Exactly the lines from the one containing "# ---- clear" through the one containing "obj.matrix_world = world" must be returned; include both ends and nothing else.

Scripts that build objects:
^^^^^^^^

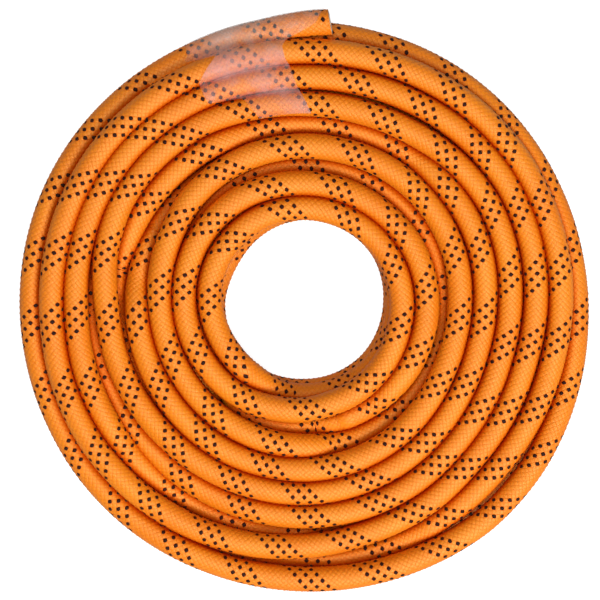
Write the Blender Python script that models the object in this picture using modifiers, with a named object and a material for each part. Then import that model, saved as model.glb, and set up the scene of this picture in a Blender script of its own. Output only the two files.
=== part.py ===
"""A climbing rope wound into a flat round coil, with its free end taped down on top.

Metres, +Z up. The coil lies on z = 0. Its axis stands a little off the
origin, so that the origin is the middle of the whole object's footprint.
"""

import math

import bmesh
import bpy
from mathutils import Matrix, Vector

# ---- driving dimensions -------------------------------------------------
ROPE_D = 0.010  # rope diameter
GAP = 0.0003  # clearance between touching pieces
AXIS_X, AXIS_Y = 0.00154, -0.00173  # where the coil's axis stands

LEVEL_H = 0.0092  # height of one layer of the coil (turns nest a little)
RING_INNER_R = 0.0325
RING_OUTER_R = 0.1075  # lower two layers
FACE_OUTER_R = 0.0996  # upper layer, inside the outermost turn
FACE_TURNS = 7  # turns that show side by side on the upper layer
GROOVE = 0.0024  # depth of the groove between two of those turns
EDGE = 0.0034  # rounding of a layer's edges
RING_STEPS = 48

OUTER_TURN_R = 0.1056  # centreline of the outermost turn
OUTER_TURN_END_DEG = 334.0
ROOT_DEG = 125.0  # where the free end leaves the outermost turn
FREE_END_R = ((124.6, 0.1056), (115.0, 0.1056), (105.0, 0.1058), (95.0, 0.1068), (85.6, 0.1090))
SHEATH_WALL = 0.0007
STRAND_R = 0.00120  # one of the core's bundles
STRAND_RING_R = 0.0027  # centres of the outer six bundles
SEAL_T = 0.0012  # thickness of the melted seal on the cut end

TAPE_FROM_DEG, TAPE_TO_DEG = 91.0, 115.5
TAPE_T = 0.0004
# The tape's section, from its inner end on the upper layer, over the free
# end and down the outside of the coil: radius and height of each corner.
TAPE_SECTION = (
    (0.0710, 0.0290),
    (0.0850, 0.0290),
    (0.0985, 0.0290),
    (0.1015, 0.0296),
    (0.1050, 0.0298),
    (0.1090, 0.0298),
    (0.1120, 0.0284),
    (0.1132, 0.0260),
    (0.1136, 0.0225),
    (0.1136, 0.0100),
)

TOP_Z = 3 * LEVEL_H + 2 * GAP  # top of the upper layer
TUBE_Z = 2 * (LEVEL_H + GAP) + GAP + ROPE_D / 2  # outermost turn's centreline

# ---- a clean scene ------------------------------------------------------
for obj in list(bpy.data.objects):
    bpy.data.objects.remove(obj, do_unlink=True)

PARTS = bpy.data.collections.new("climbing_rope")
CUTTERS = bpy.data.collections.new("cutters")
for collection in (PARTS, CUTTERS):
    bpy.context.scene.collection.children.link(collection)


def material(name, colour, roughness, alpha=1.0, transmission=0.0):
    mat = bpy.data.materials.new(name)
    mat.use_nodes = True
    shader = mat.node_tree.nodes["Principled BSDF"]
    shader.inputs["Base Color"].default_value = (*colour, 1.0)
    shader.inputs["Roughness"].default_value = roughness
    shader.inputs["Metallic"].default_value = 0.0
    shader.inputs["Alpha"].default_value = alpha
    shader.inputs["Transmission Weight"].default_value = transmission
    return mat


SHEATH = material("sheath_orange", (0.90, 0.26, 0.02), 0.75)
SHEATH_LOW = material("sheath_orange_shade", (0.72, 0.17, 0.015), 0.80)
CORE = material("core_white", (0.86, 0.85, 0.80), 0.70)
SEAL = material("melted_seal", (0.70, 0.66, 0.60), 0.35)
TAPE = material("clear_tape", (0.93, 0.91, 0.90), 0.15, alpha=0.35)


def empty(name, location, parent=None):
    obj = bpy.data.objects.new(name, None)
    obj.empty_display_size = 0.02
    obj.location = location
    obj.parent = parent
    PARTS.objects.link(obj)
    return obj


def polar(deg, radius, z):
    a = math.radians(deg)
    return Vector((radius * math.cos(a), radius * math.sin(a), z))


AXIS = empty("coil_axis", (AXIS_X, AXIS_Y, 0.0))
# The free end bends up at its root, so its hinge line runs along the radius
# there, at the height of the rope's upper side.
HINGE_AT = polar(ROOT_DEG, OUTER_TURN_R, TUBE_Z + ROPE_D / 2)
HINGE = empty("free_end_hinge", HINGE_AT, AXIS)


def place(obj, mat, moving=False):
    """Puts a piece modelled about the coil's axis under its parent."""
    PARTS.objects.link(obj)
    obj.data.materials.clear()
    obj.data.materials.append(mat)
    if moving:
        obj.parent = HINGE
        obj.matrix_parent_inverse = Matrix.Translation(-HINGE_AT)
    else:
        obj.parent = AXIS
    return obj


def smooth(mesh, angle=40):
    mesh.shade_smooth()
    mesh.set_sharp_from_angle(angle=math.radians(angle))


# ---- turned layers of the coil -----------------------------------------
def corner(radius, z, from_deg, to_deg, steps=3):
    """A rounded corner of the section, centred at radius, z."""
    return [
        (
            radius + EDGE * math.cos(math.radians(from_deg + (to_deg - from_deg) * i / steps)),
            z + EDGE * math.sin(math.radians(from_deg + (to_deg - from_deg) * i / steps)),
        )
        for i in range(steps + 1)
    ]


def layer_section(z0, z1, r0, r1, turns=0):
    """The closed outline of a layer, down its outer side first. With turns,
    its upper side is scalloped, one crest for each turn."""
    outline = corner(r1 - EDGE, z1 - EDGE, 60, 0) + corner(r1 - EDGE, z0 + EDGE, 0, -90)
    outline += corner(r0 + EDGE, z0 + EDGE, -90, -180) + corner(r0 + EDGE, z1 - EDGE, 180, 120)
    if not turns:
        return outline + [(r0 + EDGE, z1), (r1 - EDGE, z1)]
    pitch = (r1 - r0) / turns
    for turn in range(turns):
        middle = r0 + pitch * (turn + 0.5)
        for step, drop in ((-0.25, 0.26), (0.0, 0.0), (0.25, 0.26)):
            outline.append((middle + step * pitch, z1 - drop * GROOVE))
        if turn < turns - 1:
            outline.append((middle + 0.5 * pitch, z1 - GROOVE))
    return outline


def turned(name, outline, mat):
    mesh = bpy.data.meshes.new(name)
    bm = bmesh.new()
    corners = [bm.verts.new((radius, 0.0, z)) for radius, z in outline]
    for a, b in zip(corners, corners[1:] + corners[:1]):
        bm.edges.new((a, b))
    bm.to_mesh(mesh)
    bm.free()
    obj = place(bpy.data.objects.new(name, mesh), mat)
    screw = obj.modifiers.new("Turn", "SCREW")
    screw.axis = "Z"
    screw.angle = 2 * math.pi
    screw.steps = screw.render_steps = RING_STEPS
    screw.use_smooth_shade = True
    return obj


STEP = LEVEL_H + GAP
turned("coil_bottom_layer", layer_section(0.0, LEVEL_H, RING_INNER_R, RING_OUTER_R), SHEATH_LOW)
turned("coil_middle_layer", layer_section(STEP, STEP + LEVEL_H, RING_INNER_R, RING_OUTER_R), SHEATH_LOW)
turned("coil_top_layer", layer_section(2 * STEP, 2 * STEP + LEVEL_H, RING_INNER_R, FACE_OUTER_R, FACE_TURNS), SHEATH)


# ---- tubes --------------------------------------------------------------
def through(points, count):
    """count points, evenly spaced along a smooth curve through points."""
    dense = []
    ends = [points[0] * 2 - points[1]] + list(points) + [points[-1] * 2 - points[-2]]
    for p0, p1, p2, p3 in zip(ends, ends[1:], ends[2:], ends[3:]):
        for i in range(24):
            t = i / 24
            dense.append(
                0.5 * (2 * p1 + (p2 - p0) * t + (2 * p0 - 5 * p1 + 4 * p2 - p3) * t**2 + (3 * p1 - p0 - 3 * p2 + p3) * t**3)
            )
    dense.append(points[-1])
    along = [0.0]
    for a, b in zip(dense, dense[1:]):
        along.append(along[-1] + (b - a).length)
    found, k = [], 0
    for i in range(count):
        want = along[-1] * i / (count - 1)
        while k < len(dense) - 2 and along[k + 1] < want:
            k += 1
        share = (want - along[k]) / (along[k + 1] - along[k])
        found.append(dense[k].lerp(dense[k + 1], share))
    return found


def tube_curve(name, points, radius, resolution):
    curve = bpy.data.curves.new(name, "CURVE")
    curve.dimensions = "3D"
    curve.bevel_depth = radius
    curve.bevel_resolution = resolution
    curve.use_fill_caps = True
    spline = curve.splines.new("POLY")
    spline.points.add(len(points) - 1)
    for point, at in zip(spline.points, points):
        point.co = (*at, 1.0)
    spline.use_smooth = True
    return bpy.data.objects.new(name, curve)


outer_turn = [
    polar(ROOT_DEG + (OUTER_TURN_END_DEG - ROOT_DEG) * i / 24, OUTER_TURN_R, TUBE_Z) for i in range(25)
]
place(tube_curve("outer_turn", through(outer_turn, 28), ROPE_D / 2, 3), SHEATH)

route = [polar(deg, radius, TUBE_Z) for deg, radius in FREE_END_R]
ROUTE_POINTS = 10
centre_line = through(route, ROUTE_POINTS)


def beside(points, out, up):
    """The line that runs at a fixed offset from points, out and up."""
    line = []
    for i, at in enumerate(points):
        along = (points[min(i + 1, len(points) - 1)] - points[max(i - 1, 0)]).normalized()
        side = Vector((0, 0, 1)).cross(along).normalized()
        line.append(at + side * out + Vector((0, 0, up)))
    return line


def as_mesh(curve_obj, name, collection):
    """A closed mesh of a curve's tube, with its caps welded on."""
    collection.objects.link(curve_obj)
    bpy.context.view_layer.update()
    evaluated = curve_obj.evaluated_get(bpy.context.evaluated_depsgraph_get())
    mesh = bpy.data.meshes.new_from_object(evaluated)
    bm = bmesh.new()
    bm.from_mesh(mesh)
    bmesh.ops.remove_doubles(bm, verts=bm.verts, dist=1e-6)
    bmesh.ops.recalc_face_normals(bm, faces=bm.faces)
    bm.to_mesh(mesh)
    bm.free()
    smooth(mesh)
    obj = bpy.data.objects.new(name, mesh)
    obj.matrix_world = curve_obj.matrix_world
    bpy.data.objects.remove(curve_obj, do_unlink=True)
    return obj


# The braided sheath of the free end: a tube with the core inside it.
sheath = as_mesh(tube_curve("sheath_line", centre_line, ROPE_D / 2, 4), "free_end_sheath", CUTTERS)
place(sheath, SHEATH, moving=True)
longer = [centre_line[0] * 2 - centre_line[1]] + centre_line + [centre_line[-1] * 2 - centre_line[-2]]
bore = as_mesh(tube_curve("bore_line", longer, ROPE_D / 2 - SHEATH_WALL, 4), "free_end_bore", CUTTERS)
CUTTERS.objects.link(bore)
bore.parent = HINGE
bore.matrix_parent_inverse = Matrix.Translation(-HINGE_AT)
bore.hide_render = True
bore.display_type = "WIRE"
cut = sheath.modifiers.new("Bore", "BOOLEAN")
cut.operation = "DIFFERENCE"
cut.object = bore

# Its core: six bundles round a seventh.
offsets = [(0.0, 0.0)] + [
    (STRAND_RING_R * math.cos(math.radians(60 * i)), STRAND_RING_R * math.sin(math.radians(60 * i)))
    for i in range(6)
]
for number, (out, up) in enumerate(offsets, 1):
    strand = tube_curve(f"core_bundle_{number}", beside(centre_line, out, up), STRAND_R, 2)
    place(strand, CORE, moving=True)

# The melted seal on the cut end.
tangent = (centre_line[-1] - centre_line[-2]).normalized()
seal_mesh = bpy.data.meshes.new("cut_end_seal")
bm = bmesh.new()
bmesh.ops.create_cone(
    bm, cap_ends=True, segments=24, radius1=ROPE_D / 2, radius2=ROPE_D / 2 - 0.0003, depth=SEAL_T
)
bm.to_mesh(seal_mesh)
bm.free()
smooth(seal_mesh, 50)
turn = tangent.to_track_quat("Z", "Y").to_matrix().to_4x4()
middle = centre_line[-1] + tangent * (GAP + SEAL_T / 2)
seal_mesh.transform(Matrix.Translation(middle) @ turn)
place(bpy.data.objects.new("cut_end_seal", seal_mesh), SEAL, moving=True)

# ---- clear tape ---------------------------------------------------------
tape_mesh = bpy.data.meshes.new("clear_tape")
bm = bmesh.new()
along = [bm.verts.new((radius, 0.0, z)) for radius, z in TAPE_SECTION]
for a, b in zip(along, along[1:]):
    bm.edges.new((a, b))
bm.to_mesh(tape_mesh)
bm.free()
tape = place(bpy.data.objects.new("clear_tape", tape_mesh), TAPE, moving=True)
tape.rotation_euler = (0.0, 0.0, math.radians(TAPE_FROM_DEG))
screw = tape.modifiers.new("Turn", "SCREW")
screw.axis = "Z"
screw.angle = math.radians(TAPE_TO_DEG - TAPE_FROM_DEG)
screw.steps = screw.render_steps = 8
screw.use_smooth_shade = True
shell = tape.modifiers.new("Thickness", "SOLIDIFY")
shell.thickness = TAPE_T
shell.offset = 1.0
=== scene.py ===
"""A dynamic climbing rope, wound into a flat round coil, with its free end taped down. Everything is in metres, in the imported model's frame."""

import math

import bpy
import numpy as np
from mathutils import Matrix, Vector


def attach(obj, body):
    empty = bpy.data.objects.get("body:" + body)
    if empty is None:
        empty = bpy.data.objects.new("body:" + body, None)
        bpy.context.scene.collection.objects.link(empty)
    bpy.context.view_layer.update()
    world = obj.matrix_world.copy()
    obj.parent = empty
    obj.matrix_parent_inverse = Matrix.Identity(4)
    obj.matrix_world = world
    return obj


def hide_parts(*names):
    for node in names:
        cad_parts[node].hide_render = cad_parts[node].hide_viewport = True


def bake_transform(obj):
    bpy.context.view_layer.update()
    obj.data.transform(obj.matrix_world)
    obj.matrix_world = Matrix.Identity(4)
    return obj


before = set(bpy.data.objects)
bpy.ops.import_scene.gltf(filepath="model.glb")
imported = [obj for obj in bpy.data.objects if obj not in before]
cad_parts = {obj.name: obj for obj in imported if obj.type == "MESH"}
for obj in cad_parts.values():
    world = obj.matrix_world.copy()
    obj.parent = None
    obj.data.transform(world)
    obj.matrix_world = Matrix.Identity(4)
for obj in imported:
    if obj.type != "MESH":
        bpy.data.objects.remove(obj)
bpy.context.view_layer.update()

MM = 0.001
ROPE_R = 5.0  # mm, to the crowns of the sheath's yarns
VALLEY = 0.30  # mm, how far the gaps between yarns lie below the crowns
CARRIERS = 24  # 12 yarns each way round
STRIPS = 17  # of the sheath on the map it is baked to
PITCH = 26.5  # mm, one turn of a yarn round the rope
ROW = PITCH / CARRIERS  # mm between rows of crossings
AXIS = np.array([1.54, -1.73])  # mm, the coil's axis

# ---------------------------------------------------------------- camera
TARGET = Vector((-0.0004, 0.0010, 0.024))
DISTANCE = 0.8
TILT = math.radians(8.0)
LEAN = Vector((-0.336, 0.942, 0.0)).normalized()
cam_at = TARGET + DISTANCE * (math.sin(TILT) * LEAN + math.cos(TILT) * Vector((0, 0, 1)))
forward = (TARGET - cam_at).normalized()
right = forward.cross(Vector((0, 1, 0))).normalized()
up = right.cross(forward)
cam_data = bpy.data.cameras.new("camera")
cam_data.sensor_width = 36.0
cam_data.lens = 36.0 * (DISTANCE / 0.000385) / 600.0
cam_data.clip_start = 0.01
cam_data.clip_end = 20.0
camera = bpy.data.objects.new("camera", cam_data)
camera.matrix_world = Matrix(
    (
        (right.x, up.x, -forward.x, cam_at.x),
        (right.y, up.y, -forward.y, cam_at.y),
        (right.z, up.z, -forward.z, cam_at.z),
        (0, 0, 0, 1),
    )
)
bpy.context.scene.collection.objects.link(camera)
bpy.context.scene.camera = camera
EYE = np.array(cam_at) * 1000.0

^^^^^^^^

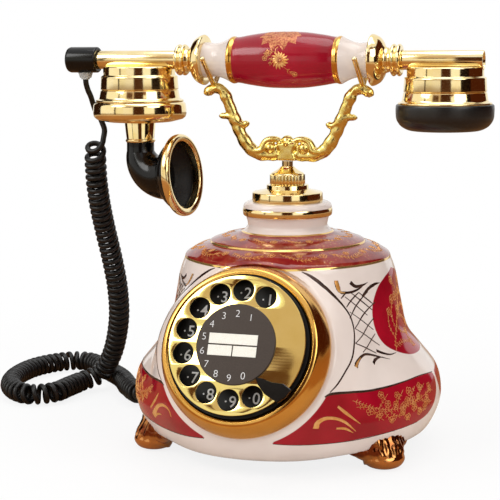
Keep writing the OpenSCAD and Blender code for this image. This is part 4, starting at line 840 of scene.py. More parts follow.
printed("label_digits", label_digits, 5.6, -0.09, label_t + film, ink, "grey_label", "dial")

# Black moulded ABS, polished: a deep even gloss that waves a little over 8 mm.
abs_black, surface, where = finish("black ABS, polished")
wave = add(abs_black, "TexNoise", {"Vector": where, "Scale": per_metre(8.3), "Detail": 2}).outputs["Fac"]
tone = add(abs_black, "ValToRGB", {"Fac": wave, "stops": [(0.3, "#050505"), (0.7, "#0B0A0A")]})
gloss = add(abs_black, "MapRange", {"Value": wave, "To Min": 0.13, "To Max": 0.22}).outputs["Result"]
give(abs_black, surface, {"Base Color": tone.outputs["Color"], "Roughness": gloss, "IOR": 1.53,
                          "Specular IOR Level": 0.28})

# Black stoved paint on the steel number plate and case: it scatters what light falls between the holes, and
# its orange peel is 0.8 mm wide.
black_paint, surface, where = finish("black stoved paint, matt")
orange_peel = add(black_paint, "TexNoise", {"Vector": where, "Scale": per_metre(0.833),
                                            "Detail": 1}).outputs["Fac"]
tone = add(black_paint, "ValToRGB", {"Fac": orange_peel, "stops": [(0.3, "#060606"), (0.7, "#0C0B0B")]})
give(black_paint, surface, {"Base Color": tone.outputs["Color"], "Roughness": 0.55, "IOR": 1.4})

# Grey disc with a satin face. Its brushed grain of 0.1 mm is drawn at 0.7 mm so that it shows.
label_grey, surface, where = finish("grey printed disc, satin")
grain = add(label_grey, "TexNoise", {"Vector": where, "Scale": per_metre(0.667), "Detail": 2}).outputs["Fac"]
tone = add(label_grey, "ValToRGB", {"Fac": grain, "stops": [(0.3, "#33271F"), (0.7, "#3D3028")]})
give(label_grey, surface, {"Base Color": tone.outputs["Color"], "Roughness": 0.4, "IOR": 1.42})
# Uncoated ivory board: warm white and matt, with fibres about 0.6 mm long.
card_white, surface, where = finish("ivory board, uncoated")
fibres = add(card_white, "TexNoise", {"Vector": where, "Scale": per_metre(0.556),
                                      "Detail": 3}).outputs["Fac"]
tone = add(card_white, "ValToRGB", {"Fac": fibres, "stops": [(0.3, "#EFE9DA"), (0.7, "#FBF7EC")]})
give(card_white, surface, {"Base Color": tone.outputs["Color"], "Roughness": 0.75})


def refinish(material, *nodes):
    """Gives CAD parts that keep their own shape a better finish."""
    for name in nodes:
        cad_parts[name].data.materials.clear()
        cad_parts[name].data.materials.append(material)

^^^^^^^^

:: WORKED ANSWER ::
# ---- clear tape ---------------------------------------------------------
tape_mesh = bpy.data.meshes.new("clear_tape")
bm = bmesh.new()
along = [bm.verts.new((radius, 0.0, z)) for radius, z in TAPE_SECTION]
for a, b in zip(along, along[1:]):
    bm.edges.new((a, b))
bm.to_mesh(tape_mesh)
bm.free()
tape = place(bpy.data.objects.new("clear_tape", tape_mesh), TAPE, moving=True)
tape.rotation_euler = (0.0, 0.0, math.radians(TAPE_FROM_DEG))
screw = tape.modifiers.new("Turn", "SCREW")
screw.axis = "Z"
screw.angle = math.radians(TAPE_TO_DEG - TAPE_FROM_DEG)
screw.steps = screw.render_steps = 8
screw.use_smooth_shade = True
shell = tape.modifiers.new("Thickness", "SOLIDIFY")
shell.thickness = TAPE_T
shell.offset = 1.0
=== scene.py ===
"""A dynamic climbing rope, wound into a flat round coil, with its free end taped down. Everything is in metres, in the imported model's frame."""

import math

import bpy
import numpy as np
from mathutils import Matrix, Vector


def attach(obj, body):
    empty = bpy.data.objects.get("body:" + body)
    if empty is None:
        empty = bpy.data.objects.new("body:" + body, None)
        bpy.context.scene.collection.objects.link(empty)
    bpy.context.view_layer.update()
    world = obj.matrix_world.copy()
    obj.parent = empty
    obj.matrix_parent_inverse = Matrix.Identity(4)
    obj.matrix_world = world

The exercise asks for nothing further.